The Lavochkin La-5 (Лавочкин Ла-5) was a Soviet fighter aircraft of World War II. It was a development and refinement of the LaGG-3 and was one of the Soviet Air Force's most capable types of the war.

The La-5's heritage began even before the outbreak of war, with the LaGG-1, a promising yet badly underpowered aircraft. The LaGG-3 was a modification of that design that attempted to correct this by both lightening the airframe and fitting a more powerful engine. Nevertheless, this was not enough, and the lack of power remained a significant problem.

In early 1942, two of the LaGG-1 and -3's designers, Semyon Lavochkin and Vladimir Gorbunov, attempted to correct this deficiency by experimentally fitting a LaGG-3 with the more powerful Shvetsov ASh-82 radial engine. Since the LaGG-3 was powered by an inline engine, they accomplished this by grafting on the nose section of a Sukhoi Su-2 (which used this engine). By now, the shortcomings of the LaGG-3 had caused Lavochkin to fall out of Stalin's favour, and factories previously assigned to LaGG-3 construction had been turned over to building the rival Yakovlev Yak-1 and Yak-7. The design work required to adapt the LaGG-3 to the new engine and still maintain the aircraft's balance was undertaken by Lavochkin in a small hut beside an airfield over the winter of 1941-1942, all completely unofficially.

When the prototype took flight in March, the result was extremely pleasing - the fighter finally had a powerplant that allowed it to perform as well in the air as it had been supposed to on paper. After flying, the LaG-5 (the change in name reflecting that one of the original LaGG designers was no longer with the programme), Air Force test pilots declared it superior to the Yak-7, and intensive flight tests began in April. After only a few weeks, the design was modified further, cutting down the rear fuselage to give the pilot better visibility.

By July, Stalin ordered maximum-rate production of the aircraft, now simply known as the La-5 and the conversion of any incomplete LaGG-3 airframes to the new configuration.

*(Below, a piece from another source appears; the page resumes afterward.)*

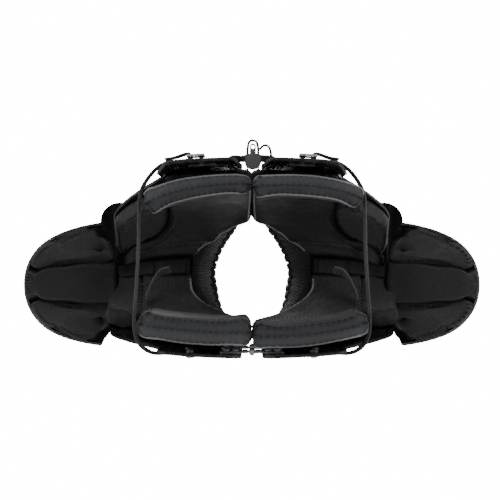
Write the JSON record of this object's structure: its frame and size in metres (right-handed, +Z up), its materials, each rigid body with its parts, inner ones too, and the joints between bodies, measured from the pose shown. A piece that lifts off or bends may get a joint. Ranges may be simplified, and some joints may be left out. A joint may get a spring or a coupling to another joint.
{
  "type": "shoulder pads",
  "caption": "Rigid shoulder pads: hinged halves with chest and back plates, padded bridges, epaulets and cups, laced in front, belted at the sides.",
  "frame": {"origin": "middle of the overall width and depth, level with the lower edges of the chest and back plates", "axes": "+Z up as worn, -Y towards the wearer's front, +X towards the wearer's left"},
  "size_m": [0.5496, 0.2456, 0.2909],
  "materials": {
    "shell_plastic": "gloss",
    "bracket_plastic": "satin",
    "cushion_fabric": "matte",
    "liner_mesh": "matte",
    "collar_fabric": "matte",
    "webbing": "matte",
    "cord": "matte",
    "lock_plastic": "satin",
    "dark_metal": "satin",
    "bright_metal": "satin"
  },
  "bodies": {
    "right_half": {"right_arch": "shell_plastic", "right_front_pad": "cushion_fabric", "right_back_pad": "cushion_fabric", "right_front_liner": "liner_mesh", "right_shoulder_liner": "liner_mesh", "right_back_liner": "liner_mesh", "right_channel_pad": "liner_mesh", "right_deltoid_pad": "liner_mesh", "right_rear_deltoid_pad": "liner_mesh", "right_collar": "collar_fabric", "right_epaulet_bracket": "bracket_plastic", "right_epaulet_pin": "dark_metal", "right_cup_bracket": "bracket_plastic", "right_cup_pin": "dark_metal", "right_belt": "webbing", "right_belt_hook": "dark_metal", "right_channel_strap": "webbing", "right_lace_eyelets": "bright_metal", "right_rivets": "bright_metal", "right_lace": "cord", "right_hinge_leaf": "dark_metal", "lace_tails": "cord", "hinge_pins": "dark_metal"},
    "left_half": {"left_arch": "shell_plastic", "left_front_pad": "cushion_fabric", "left_back_pad": "cushion_fabric", "left_front_liner": "liner_mesh", "left_shoulder_liner": "liner_mesh", "left_back_liner": "liner_mesh", "left_channel_pad": "liner_mesh", "left_deltoid_pad": "liner_mesh", "left_rear_deltoid_pad": "liner_mesh", "left_collar": "collar_fabric", "left_epaulet_bracket": "bracket_plastic", "left_epaulet_pin": "dark_metal", "left_cup_bracket": "bracket_plastic", "left_cup_pin": "dark_metal", "left_belt": "webbing", "left_belt_hook": "dark_metal", "left_channel_strap": "webbing", "left_lace_eyelets": "bright_metal", "left_rivets": "bright_metal", "left_lace": "cord", "left_hinge_leaf": "dark_metal"},
    "right_epaulet": {"right_epaulet": "shell_plastic"},
    "left_epaulet": {"left_epaulet": "shell_plastic"},
    "right_cup": {"right_cup_shell": "shell_plastic", "right_cup_front_pad": "liner_mesh", "right_cup_centre_pad": "liner_mesh", "right_cup_rear_pad": "liner_mesh"},
    "left_cup": {"left_cup_shell": "shell_plastic", "left_cup_front_pad": "liner_mesh", "left_cup_centre_pad": "liner_mesh", "left_cup_rear_pad": "liner_mesh"},
    "cord_lock": {"cord_lock_body": "lock_plastic", "cord_lock_spring": "bright_metal", "cord_lock_loops": "cord"},
    "cord_lock_button": {"cord_lock_plunger": "lock_plastic"}
  },
  "joints": [
    {"name": "back_opening", "type": "hinge", "parent": "right_half", "child": "left_half", "pos_m": [0, 0.11674, 0.072], "axis": [0, 0, 1], "range_deg": [0, 12]},
    {"name": "left_epaulet_lift", "type": "hinge", "parent": "left_half", "child": "left_epaulet", "pos_m": [0.088, 0.01954, 0.2705], "axis": [0, -1, 0], "range_deg": [0, 75]},
    {"name": "right_epaulet_lift", "type": "hinge", "parent": "right_half", "child": "right_epaulet", "pos_m": [-0.088, 0.01954, 0.2705], "axis": [0, 1, 0], "range_deg": [0, 75]},
    {"name": "left_cup_swing", "type": "hinge", "parent": "left_half", "child": "left_cup", "pos_m": [0.163, 0.02754, 0.254], "axis": [0, -1, 0], "range_deg": [0, 35]},
    {"name": "right_cup_swing", "type": "hinge", "parent": "right_half", "child": "right_cup", "pos_m": [-0.163, 0.02754, 0.254], "axis": [0, 1, 0], "range_deg": [0, 35]},
    {"name": "cord_lock_slide", "type": "slide", "parent": "right_half", "child": "cord_lock", "axis": [0, -1, 0], "range_m": [0, 0.008]},
    {"name": "cord_lock_press", "type": "slide", "parent": "cord_lock", "child": "cord_lock_button", "axis": [0, 1, 0], "range_m": [0, 0.0035], "stiffness_N_per_m": 400, "springref_m": -0.002, "deforming": ["cord_lock_spring"]}
  ]
}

While still inferior to the best German fighters at high altitudes, the La-5 proved to be every bit their match closer to the ground. With most of the air combat over the Eastern Front taking place at altitudes of under 5,000 m (16,400 ft), the La-5 was very much in its element.

Further refinement of the aircraft involved a fuel-injected engine, further lightening of the aircraft, and flixed slats to improve all-round performance. This was designated the La-5FN and would become the definitive version of the aircraft. Altogether, 9,920 La-5s of all variants were built, including a number of dedicated trainer versions, designated La-5UTI. Further refinements of the aircraft would lead to the La-7.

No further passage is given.